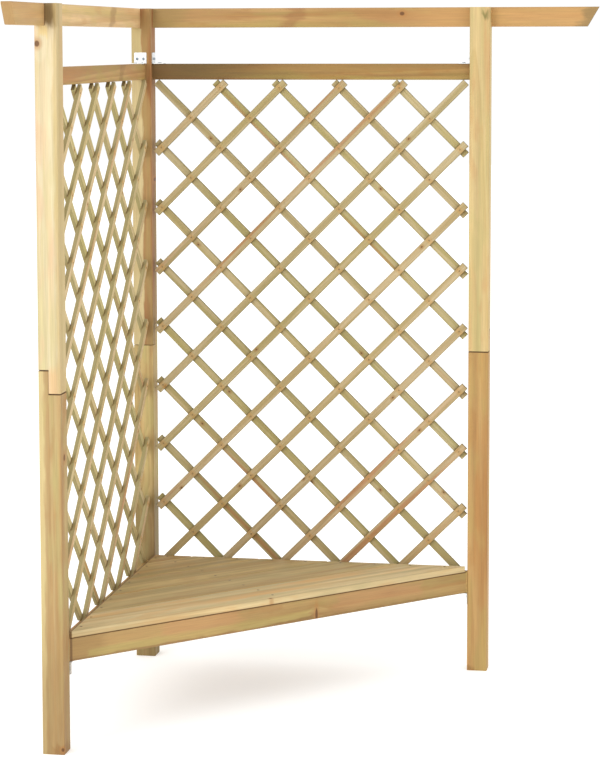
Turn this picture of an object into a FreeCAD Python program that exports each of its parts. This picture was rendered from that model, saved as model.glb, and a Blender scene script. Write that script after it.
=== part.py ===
# Corner arbour seat: three posts in an L, two trellis panels, top beams and a bench across the corner.
# Millimetres. +Z is up and the floor is Z = 0. The sitter looks out towards +X and -Y.
import FreeCAD
import Part
import math
import os

V = FreeCAD.Vector
UP = V(0, 0, 1)

# Overall height, and the bevel on the long edges of posts, beams and rails
HEIGHT = 2000.0
EASE = 2.0

# Posts: each is a lower and an upper part, half-lapped together
POST = 60.0
POST_SPACING = 1030.0
LAP_BELOW_MIDDLE = 28.0
LAP_LENGTH = 63.0
LAP_DEPTH = 28.0
LAP_END_GAP = 2.0

# Top beams
BEAM_THICK = 28.0
BEAM_HIGH = 58.0
BEAM_LENGTH = 1380.0
BEAM_SLANT = 34.0

# Mid rails under the beams and seat rails under the boards
RAIL_THICK = 28.0
MID_RAIL_HIGH = 48.0
MID_RAIL_BELOW_BEAM = 109.0
MID_RAIL_SET_IN = 14.0
SEAT_TOP = 320.0
SEAT_RAIL_HIGH = 64.0

# Bench; the apron's outer face lies a little behind the inner arrises of the front and right post
APRON_THICK = 28.0
APRON_SET_BACK = 3.0
BEARER_THICK = 28.0
BOARD_THICK = 18.0
REAR_BOARD_DEPTH = 82.0
BOARD_GAP = 3.0
BOARD_COUNT = 5
BOARD_OVERHANG = 2.0
BOARD_ROUND = 2.5
BOARD_TO_POST = 7.0
LEDGER_THICK = 28.0

# Trellis: crossings lie on a grid, and every other grid point carries a crossing
LATH_WIDE = 22.5
LATH_THICK = 10.5
LATH_EASE = 1.0
LATH_PAST_CROSSING = 24.0
LATH_TIP_FLAT = 0.5
TRELLIS_SET_IN = 27.5
TRELLIS_SIDE_GAP = 4.5
TRELLIS_COLUMNS = 10
TRELLIS_ROWS = 16
LAST_ROW_ABOVE_RAIL = 1.0

# Angle brackets and their screws; the seat's brackets have their post holes at two heights, so that
# the screws of the two brackets on the rear post miss each other
BRACKET_THICK = 2.0
BRACKET_WIDE = 38.0
BRACKET_POST_LEG = 34.0
BRACKET_RAIL_LEG = 36.0
BRACKET_BEND = 3.0
BRACKET_HOLE_PITCH = 19.6
BRACKET_POST_HOLE = 15.0
BRACKET_RAIL_HOLE = 20.0
BRACKET_STAGGER = 8.0
PAN_HEAD = 4.0
PAN_HEAD_TOP = 2.8
PAN_HIGH = 2.2
PAN_SHANK = 1.75
PAN_LENGTH = 20.0

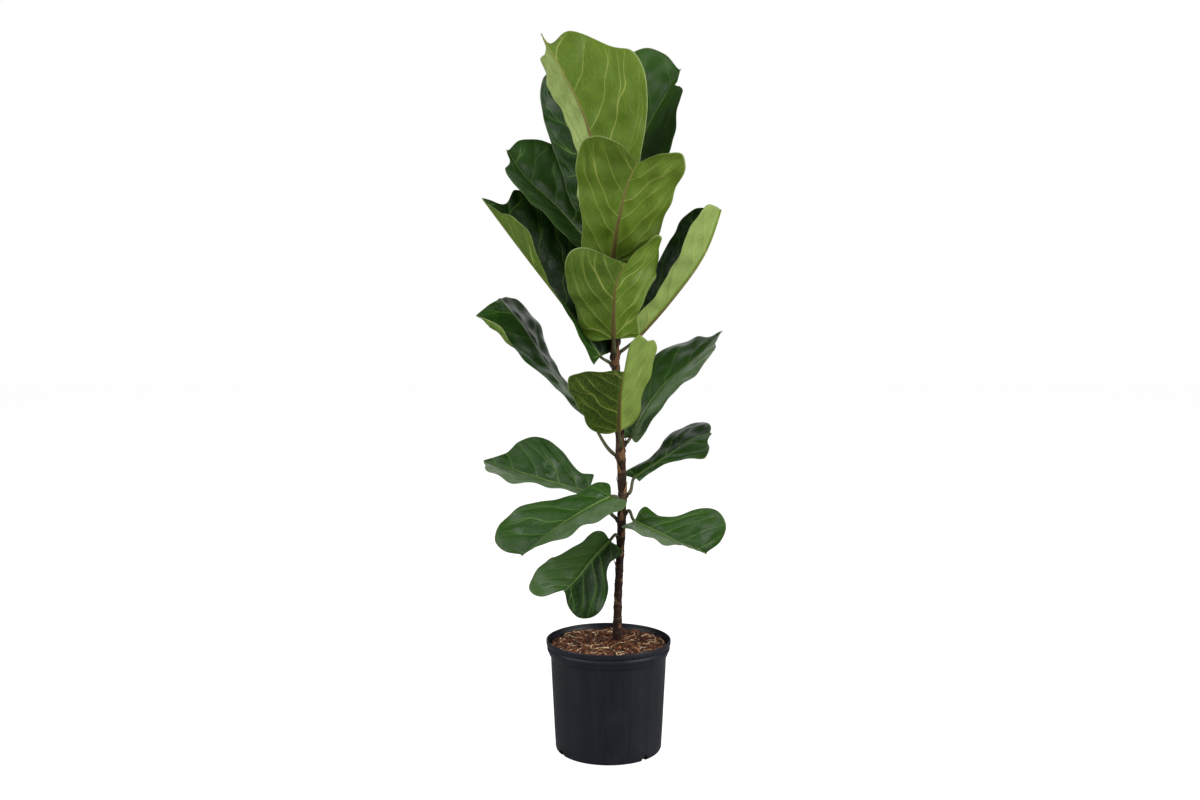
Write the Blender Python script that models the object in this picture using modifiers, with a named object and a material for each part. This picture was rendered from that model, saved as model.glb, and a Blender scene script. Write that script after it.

++++

Objective: Return all of the above records exactly, leaving no line out.

Problem solution:
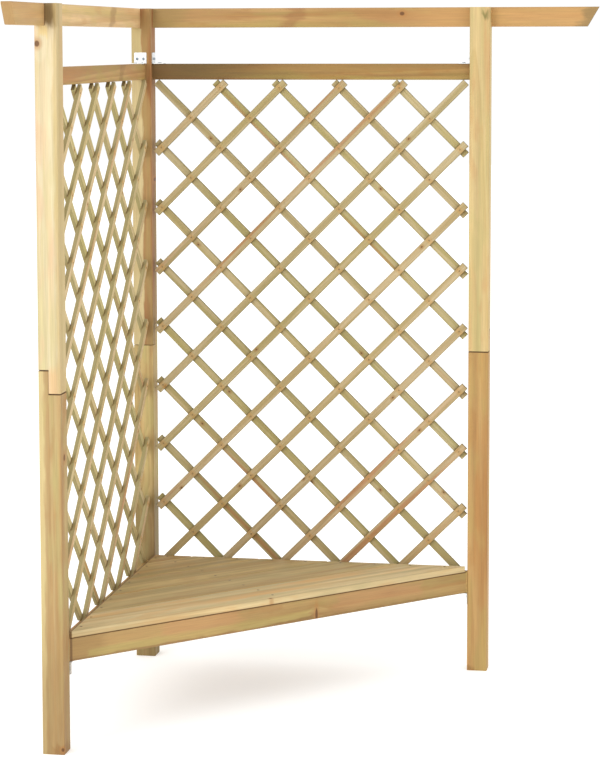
Turn this picture of an object into a FreeCAD Python program that exports each of its parts. This picture was rendered from that model, saved as model.glb, and a Blender scene script. Write that script after it.
=== part.py ===
# Corner arbour seat: three posts in an L, two trellis panels, top beams and a bench across the corner.
# Millimetres. +Z is up and the floor is Z = 0. The sitter looks out towards +X and -Y.
import FreeCAD
import Part
import math
import os

V = FreeCAD.Vector
UP = V(0, 0, 1)

# Overall height, and the bevel on the long edges of posts, beams and rails
HEIGHT = 2000.0
EASE = 2.0

# Posts: each is a lower and an upper part, half-lapped together
POST = 60.0
POST_SPACING = 1030.0
LAP_BELOW_MIDDLE = 28.0
LAP_LENGTH = 63.0
LAP_DEPTH = 28.0
LAP_END_GAP = 2.0

# Top beams
BEAM_THICK = 28.0
BEAM_HIGH = 58.0
BEAM_LENGTH = 1380.0
BEAM_SLANT = 34.0

# Mid rails under the beams and seat rails under the boards
RAIL_THICK = 28.0
MID_RAIL_HIGH = 48.0
MID_RAIL_BELOW_BEAM = 109.0
MID_RAIL_SET_IN = 14.0
SEAT_TOP = 320.0
SEAT_RAIL_HIGH = 64.0

# Bench; the apron's outer face lies a little behind the inner arrises of the front and right post
APRON_THICK = 28.0
APRON_SET_BACK = 3.0
BEARER_THICK = 28.0
BOARD_THICK = 18.0
REAR_BOARD_DEPTH = 82.0
BOARD_GAP = 3.0
BOARD_COUNT = 5
BOARD_OVERHANG = 2.0
BOARD_ROUND = 2.5
BOARD_TO_POST = 7.0
LEDGER_THICK = 28.0

# Trellis: crossings lie on a grid, and every other grid point carries a crossing
LATH_WIDE = 22.5
LATH_THICK = 10.5
LATH_EASE = 1.0
LATH_PAST_CROSSING = 24.0
LATH_TIP_FLAT = 0.5
TRELLIS_SET_IN = 27.5
TRELLIS_SIDE_GAP = 4.5
TRELLIS_COLUMNS = 10
TRELLIS_ROWS = 16
LAST_ROW_ABOVE_RAIL = 1.0

# Angle brackets and their screws; the seat's brackets have their post holes at two heights, so that
# the screws of the two brackets on the rear post miss each other
BRACKET_THICK = 2.0
BRACKET_WIDE = 38.0
BRACKET_POST_LEG = 34.0
BRACKET_RAIL_LEG = 36.0
BRACKET_BEND = 3.0
BRACKET_HOLE_PITCH = 19.6
BRACKET_POST_HOLE = 15.0
BRACKET_RAIL_HOLE = 20.0
BRACKET_STAGGER = 8.0
PAN_HEAD = 4.0
PAN_HEAD_TOP = 2.8
PAN_HIGH = 2.2
PAN_SHANK = 1.75
PAN_LENGTH = 20.0

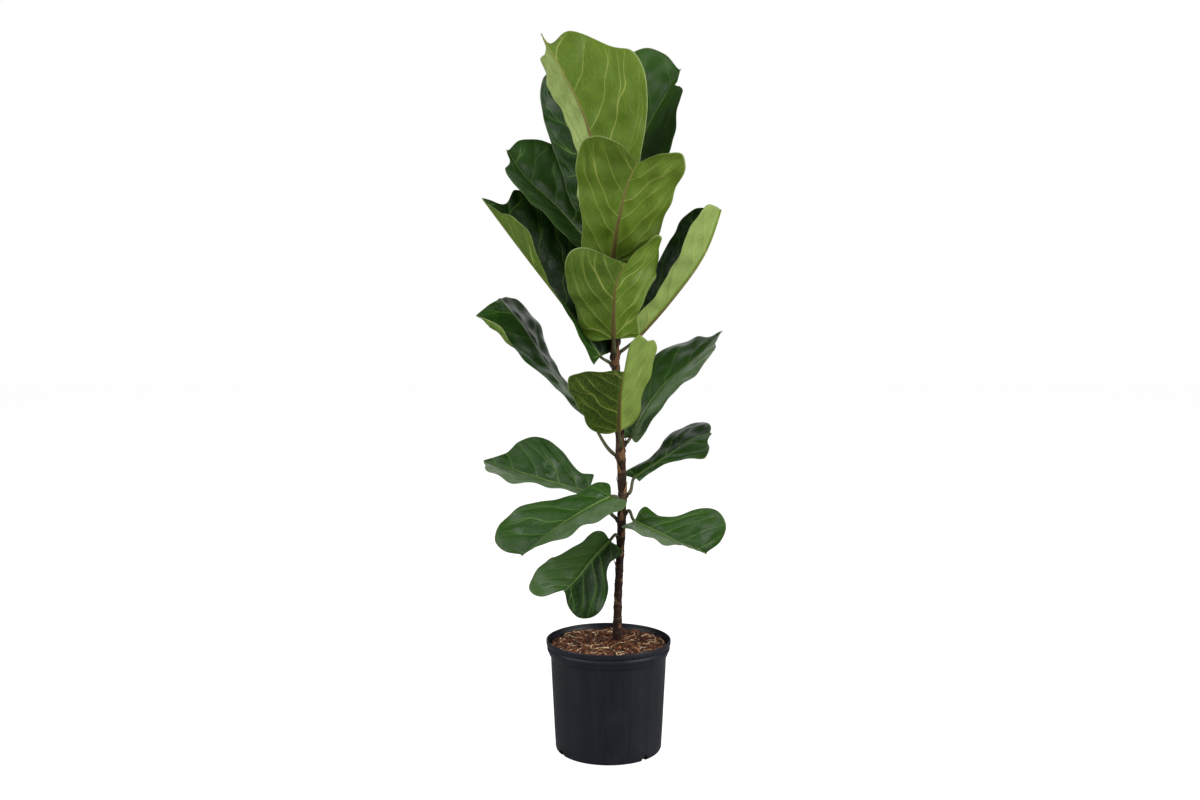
Write the Blender Python script that models the object in this picture using modifiers, with a named object and a material for each part. This picture was rendered from that model, saved as model.glb, and a Blender scene script. Write that script after it.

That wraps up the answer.